Some tips on working from home

•    Get up, dress and be ready as if you are going to a meeting or office every day. Avoid sitting in PJ’s, but wear comfortable and/or smart clothes so that you feel you are going to work, after all you are!

•    Ensure your work space is as separate as it can be from your home environment. Working from the kitchen table, literally, is probably not the best set up, that is family space and you are working. Try not to mix them up.

•    Be firm, but kind, if you need to decline invitations for a coffee morning or get together with the other mums. You may have changed your work/life balance but others might not see if that way. This may be hard emotionally, but if you were in an office environment you wouldn’t meet up for a coffee with friends during your working day. Same goes for phone calls, just remind people that you are working.

•    Set your working hours whatever they are to suit you. If that is 9-2 while your children are at school, you can always pick up again say at 8-10pm, when the children have gone to bed. But make your hours work for you and your family, that is the whole point of working from home. Don’t be afraid to set the times but stick to them.

•    Make sure you put in regular breaks, if you were in an office for example, you would perhaps get up and move away from your screen to have a break and a chat with your colleagues. Make this a part of your routine at home too.

You can always establish a 15-minute “coffee break skype call” with colleagues. The NowBaby team who work from home regularly catch up like this and we share news, discuss work, home and family but we don’t have an agenda and only do it when it suits us all.

•    Believe in yourself. Now this is tough, as often working on your own, and with your own thoughts, you can sometimes feel isolated, lose your confidence and sometimes question your skills and ability. DON’T…Instead just try to accept that you won’t necessarily get that immediate or subtle feedback from bosses or colleagues that you would get in an office.

Find a support group or mentor that you can tap into when you feel you need to. There are many support groups around but I think finding one outside of your work sector and that is just about supporting you works better for me. There are a few around, but I particularly like mi365 with life coach Pete Cohen. He also has a fabulous book called Shut the Duck Up that is a great aid to dip in and out off to get you back on track if you have a wobble. I have also had good support from friends and family.

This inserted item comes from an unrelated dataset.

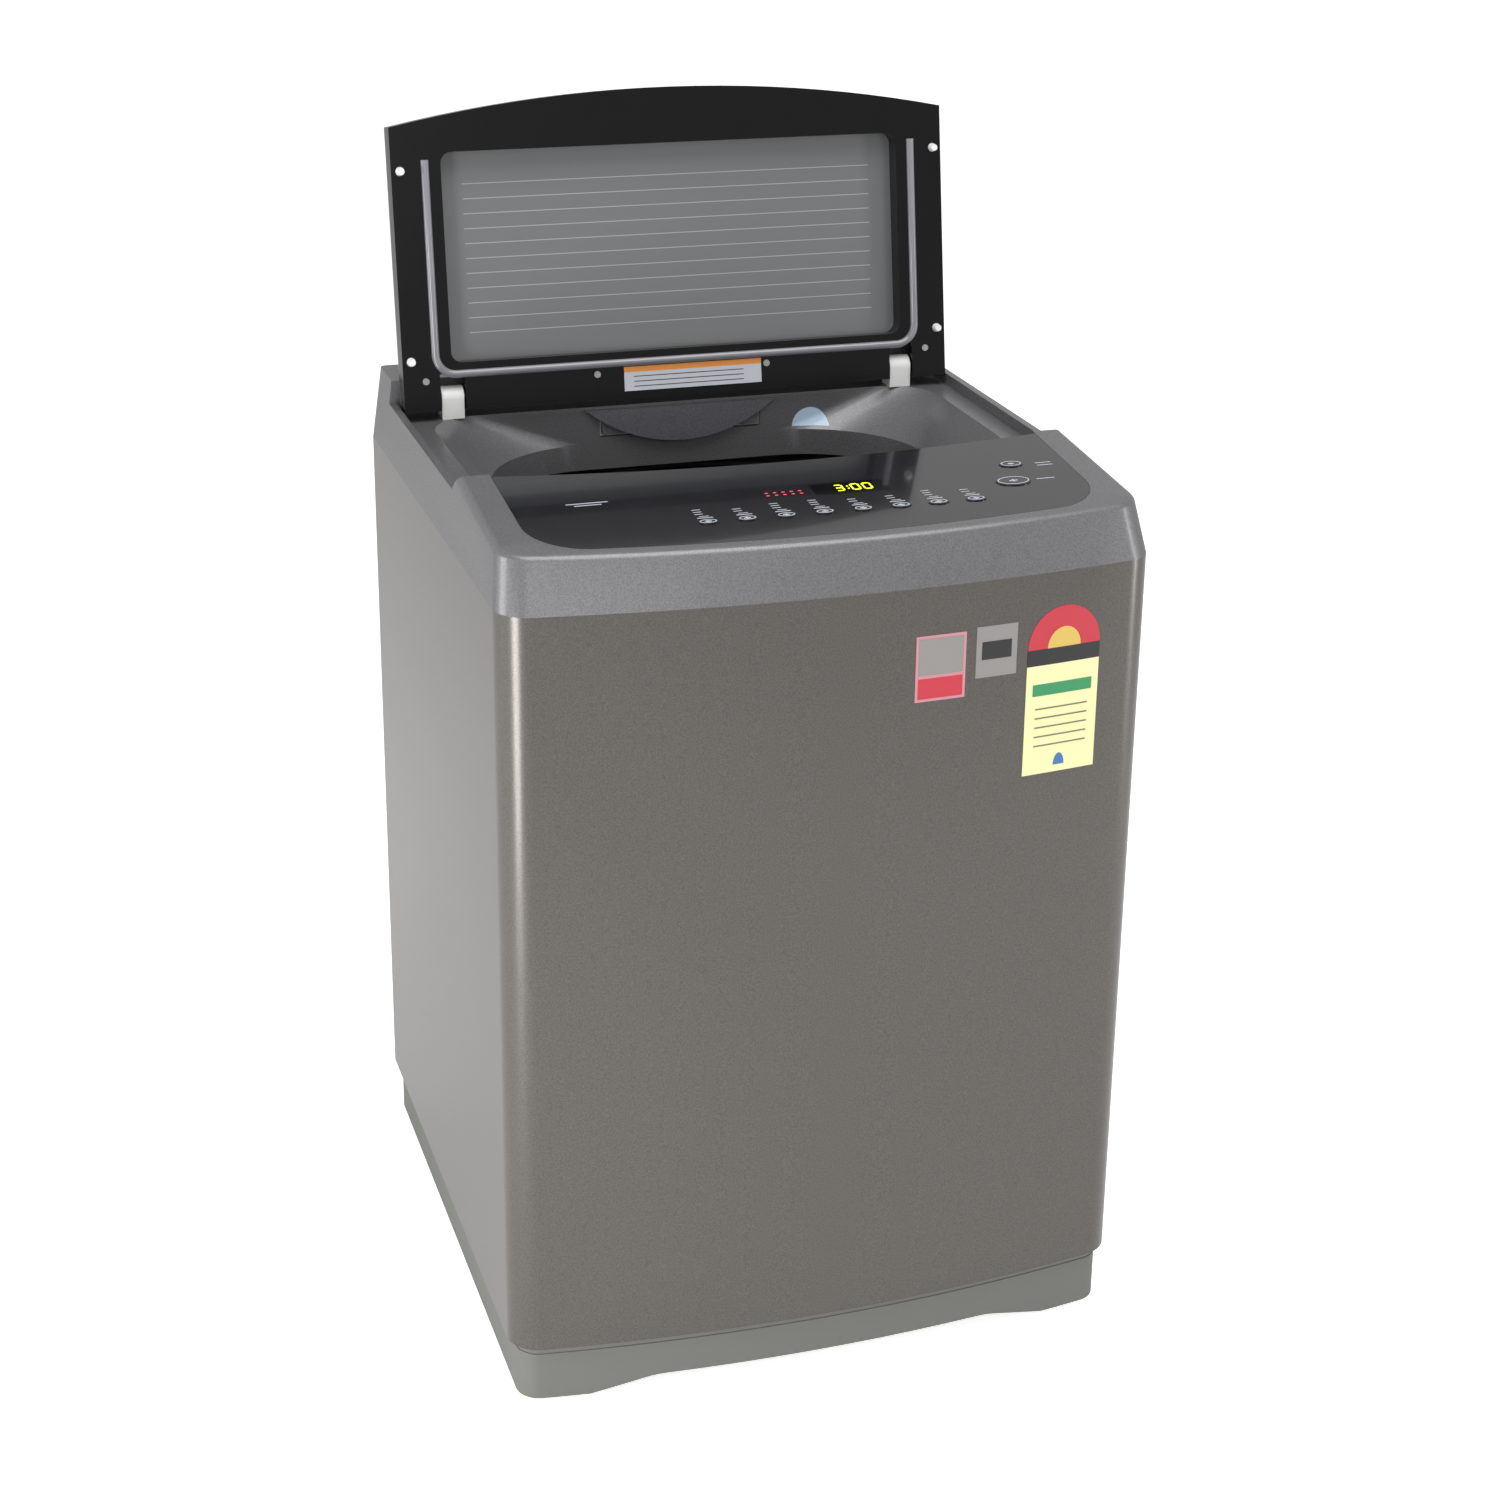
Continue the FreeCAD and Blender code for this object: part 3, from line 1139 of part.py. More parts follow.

•    Get yourself a day light lamp…I have found my lighting is not always set up properly at home. I am far more aware of the weather when at home and as our country, sadly, is not always known for its sunshine I have found this has really helped me with my concentration levels and even perhaps lifting my mood. I am not promising that for everyone, but worth a try.

•    Set your work station up properly. If you worked in an office you’d need to set up your desk ergonomically. Working from home should provide the same consideration for your health. Your employers should be expected to help with advice at the very least. Just because you’re near the kitchen, don’t snack on the biscuits. Use this access to the store cupboards to plan the best possible diet for your situation (and not the worst).

•    More people are working from home now, and I love seeing this massive increase since I started. The mindset is changing, it is more accepted and is certainly becoming the norm. But there is still a need to come over as a professional on the phone. I am lucky as I work in the parenting sector so children are part of my job, but based on your knowledge of what’s accepted in your sector you may want to make calls when you know that your child(ren) aren’t going to run up to you the minute you pick the phone up.  In my house, I was always the most needed person on the planet just when I need to make the most important phone call. Whilst home-work should be an acceptable part of 21st century working, be aware that not everybody you have to deal with will be quite so forward looking.

•    My final bit of advice – NETWORK. This may seem obvious, but it is not always easy to start, and more and more of us should be getting used to meeting people online. But for me physically attending networking events and meeting people face-to-face is still top of my list for building relationships and partnerships. Meeting likeminded people, especially others that work from home, could become a lifeline for you. Build those relationships so that they can support you and you can support others too.